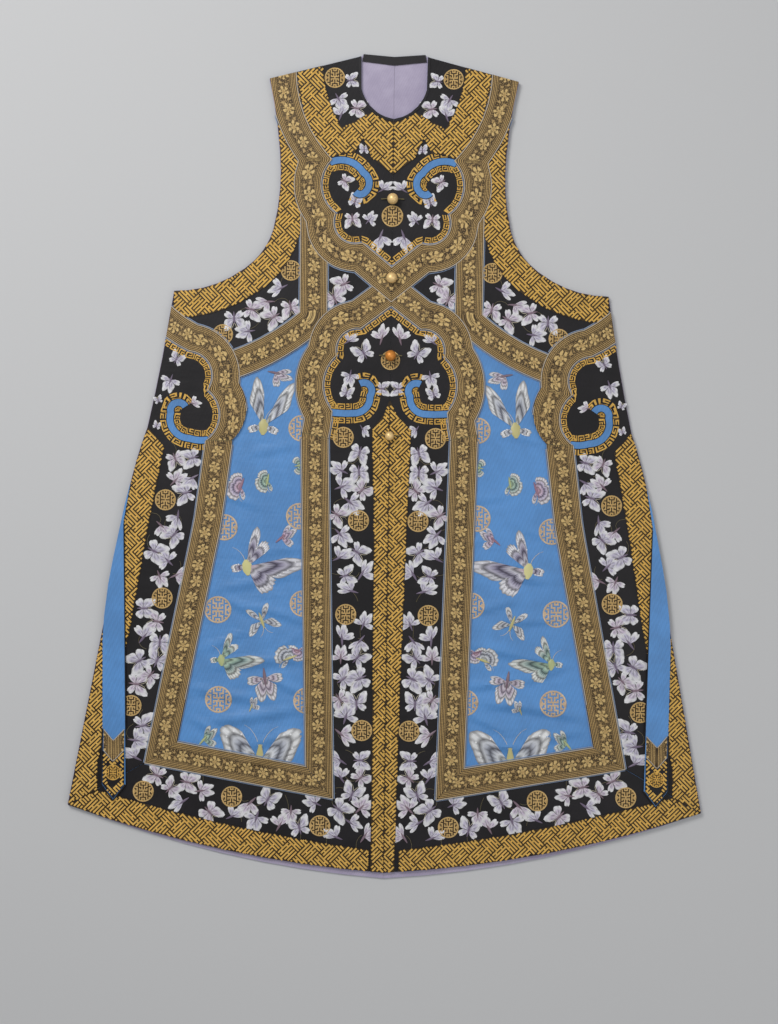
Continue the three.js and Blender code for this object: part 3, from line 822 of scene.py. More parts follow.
def ribbon_group():
    """Brocade ribbon: striped selvedges and a dark middle with a running row of flower heads."""
    group, start, end = new_group(
        "Brocade ribbon",
        [("Vector", VECTOR, None), ("Tan", COLOUR, None), ("Brown", COLOUR, None),
         ("Petal", COLOUR, None), ("Repeat", FLOAT, REPEAT)],
        [("Color", COLOUR), ("Height", FLOAT)])
    vector, repeat = start.outputs["Vector"], start.outputs["Repeat"]
    tan, brown = start.outputs["Tan"], start.outputs["Brown"]
    split = group.nodes.new("ShaderNodeSeparateXYZ")
    group.links.new(vector, split.inputs[0])
    drift = maths(group, "MULTIPLY_ADD", noise(group, vector, 240.0, 3.0), 0.0060, -0.0030)
    across = plus(group, split.outputs[0], drift)
    along = plus(group, split.outputs[1], drift)
    off = minus(group, across, RIBBON * MM / 2)
    away = maths(group, "ABSOLUTE", minus(group, split.outputs[0], RIBBON * MM / 2))
    border = step_between(group, away, *SELVEDGE)
    # stripes of the selvedge, broken by picks
    stripe = maths(group, "SINE", times(group, away, 2 * math.pi / STRIPE))
    pick = maths(group, "SINE", times(group, along, 2 * math.pi / PICK))
    chain = step_between(group, maths(group, "MULTIPLY_ADD", pick, 0.45, stripe), -0.1, 0.5)
    # a row of flower heads that swing from side to side
    count = maths(group, "DIVIDE", along, repeat)
    index = maths(group, "FLOOR", count)
    local = times(group, minus(group, minus(group, count, index), 0.5), repeat)
    odd = minus(group, times(group, maths(group, "MODULO", index, 2.0), 2.0), 1.0)
    side = minus(group, off, times(group, odd, HEAD_SWING))
    squares = [maths(group, "POWER", maths(group, "ABSOLUTE", value), 2.0) for value in (local, side)]
    far = maths(group, "SQRT", plus(group, *squares))
    bearing = plus(group, maths(group, "ARCTAN2", side, local), times(group, index, 1.3))
    lobes = maths(group, "COSINE", times(group, bearing, PETALS))
    rim = maths(group, "MULTIPLY_ADD", lobes, LOBE, HEAD)
    rim = times(group, rim, maths(group, "MULTIPLY_ADD", noise(group, vector, 60.0), 0.8, 0.6))
    flower = step_between(group, minus(group, rim, far), -0.0004, 0.0006)
    fleck = step_between(group, noise(group, vector, 520.0, 2.0), 0.50, 0.60)
    heart = step_between(group, minus(group, HEART, far), -0.0004, 0.0004)
    vein = step_between(group, lobes, -0.75, -0.2)
    ring = step_between(group, maths(group, "ABSOLUTE", minus(group, far, RING)), 0.0002, 0.0009)
    # leaves between the heads
    gap = minus(group, times(group, repeat, 0.5), maths(group, "ABSOLUTE", local))
    bough = maths(group, "ABSOLUTE", plus(group, off, times(group, odd, LEAF_SWING)))
    leaf_far = plus(group, times(group, gap, 0.8), times(group, bough, 1.3))
    leaf = step_between(group, leaf_far, 0.0052, 0.0040)
    petals = times(group, flower, times(group, vein, maths(group, "MULTIPLY_ADD", ring, 0.6, 0.4)))
    field = blend(group, times(group, fleck, 0.55), brown, tan)
    middle = blend(group, times(group, leaf, 0.75), field, tan)
    middle = blend(group, petals, middle, start.outputs["Petal"])
    middle = blend(group, times(group, heart, 0.9), middle, tan)
    selvedge = blend(group, chain, brown, tan)
    colour = blend(group, border, middle, selvedge)
    worn = step_between(group, noise(group, vector, 55.0, 4.0), 0.35, 0.75)
    colour = blend(group, times(group, worn, 0.16), colour, tan)
    rib = maths(group, "SINE", times(group, along, 2 * math.pi / RIB))
    raised = plus(group, times(group, petals, 0.8), times(group, leaf, 0.5))
    inner = times(group, raised, minus(group, 1.0, border))
    outer = times(group, chain, times(group, border, 0.6))
    height = plus(group, plus(group, inner, outer), times(group, rib, 0.06))
    group.links.new(colour, end.inputs["Color"])
    group.links.new(height, end.inputs["Height"])
    return group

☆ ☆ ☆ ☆

## Goal
Return the listing above word for word.

## Reply
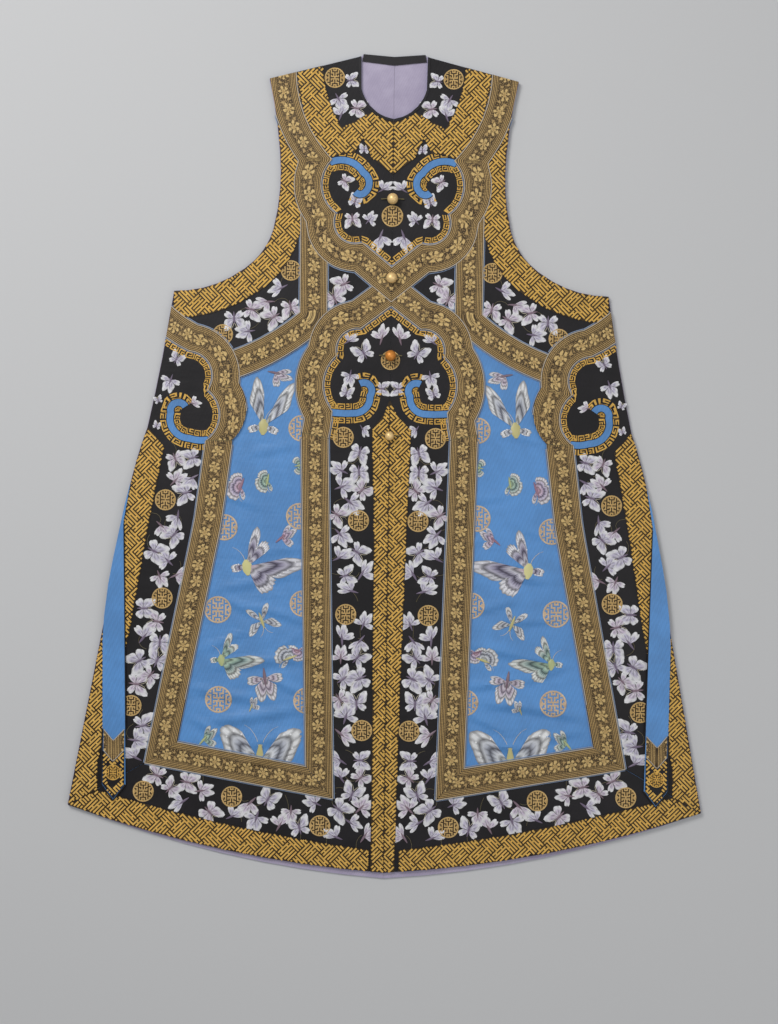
Continue the three.js and Blender code for this object: part 3, from line 822 of scene.py. More parts follow.
def ribbon_group():
    """Brocade ribbon: striped selvedges and a dark middle with a running row of flower heads."""
    group, start, end = new_group(
        "Brocade ribbon",
        [("Vector", VECTOR, None), ("Tan", COLOUR, None), ("Brown", COLOUR, None),
         ("Petal", COLOUR, None), ("Repeat", FLOAT, REPEAT)],
        [("Color", COLOUR), ("Height", FLOAT)])
    vector, repeat = start.outputs["Vector"], start.outputs["Repeat"]
    tan, brown = start.outputs["Tan"], start.outputs["Brown"]
    split = group.nodes.new("ShaderNodeSeparateXYZ")
    group.links.new(vector, split.inputs[0])
    drift = maths(group, "MULTIPLY_ADD", noise(group, vector, 240.0, 3.0), 0.0060, -0.0030)
    across = plus(group, split.outputs[0], drift)
    along = plus(group, split.outputs[1], drift)
    off = minus(group, across, RIBBON * MM / 2)
    away = maths(group, "ABSOLUTE", minus(group, split.outputs[0], RIBBON * MM / 2))
    border = step_between(group, away, *SELVEDGE)
    # stripes of the selvedge, broken by picks
    stripe = maths(group, "SINE", times(group, away, 2 * math.pi / STRIPE))
    pick = maths(group, "SINE", times(group, along, 2 * math.pi / PICK))
    chain = step_between(group, maths(group, "MULTIPLY_ADD", pick, 0.45, stripe), -0.1, 0.5)
    # a row of flower heads that swing from side to side
    count = maths(group, "DIVIDE", along, repeat)
    index = maths(group, "FLOOR", count)
    local = times(group, minus(group, minus(group, count, index), 0.5), repeat)
    odd = minus(group, times(group, maths(group, "MODULO", index, 2.0), 2.0), 1.0)
    side = minus(group, off, times(group, odd, HEAD_SWING))
    squares = [maths(group, "POWER", maths(group, "ABSOLUTE", value), 2.0) for value in (local, side)]
    far = maths(group, "SQRT", plus(group, *squares))
    bearing = plus(group, maths(group, "ARCTAN2", side, local), times(group, index, 1.3))
    lobes = maths(group, "COSINE", times(group, bearing, PETALS))
    rim = maths(group, "MULTIPLY_ADD", lobes, LOBE, HEAD)
    rim = times(group, rim, maths(group, "MULTIPLY_ADD", noise(group, vector, 60.0), 0.8, 0.6))
    flower = step_between(group, minus(group, rim, far), -0.0004, 0.0006)
    fleck = step_between(group, noise(group, vector, 520.0, 2.0), 0.50, 0.60)
    heart = step_between(group, minus(group, HEART, far), -0.0004, 0.0004)
    vein = step_between(group, lobes, -0.75, -0.2)
    ring = step_between(group, maths(group, "ABSOLUTE", minus(group, far, RING)), 0.0002, 0.0009)
    # leaves between the heads
    gap = minus(group, times(group, repeat, 0.5), maths(group, "ABSOLUTE", local))
    bough = maths(group, "ABSOLUTE", plus(group, off, times(group, odd, LEAF_SWING)))
    leaf_far = plus(group, times(group, gap, 0.8), times(group, bough, 1.3))
    leaf = step_between(group, leaf_far, 0.0052, 0.0040)
    petals = times(group, flower, times(group, vein, maths(group, "MULTIPLY_ADD", ring, 0.6, 0.4)))
    field = blend(group, times(group, fleck, 0.55), brown, tan)
    middle = blend(group, times(group, leaf, 0.75), field, tan)
    middle = blend(group, petals, middle, start.outputs["Petal"])
    middle = blend(group, times(group, heart, 0.9), middle, tan)
    selvedge = blend(group, chain, brown, tan)
    colour = blend(group, border, middle, selvedge)
    worn = step_between(group, noise(group, vector, 55.0, 4.0), 0.35, 0.75)
    colour = blend(group, times(group, worn, 0.16), colour, tan)
    rib = maths(group, "SINE", times(group, along, 2 * math.pi / RIB))
    raised = plus(group, times(group, petals, 0.8), times(group, leaf, 0.5))
    inner = times(group, raised, minus(group, 1.0, border))
    outer = times(group, chain, times(group, border, 0.6))
    height = plus(group, plus(group, inner, outer), times(group, rib, 0.06))
    group.links.new(colour, end.inputs["Color"])
    group.links.new(height, end.inputs["Height"])
    return group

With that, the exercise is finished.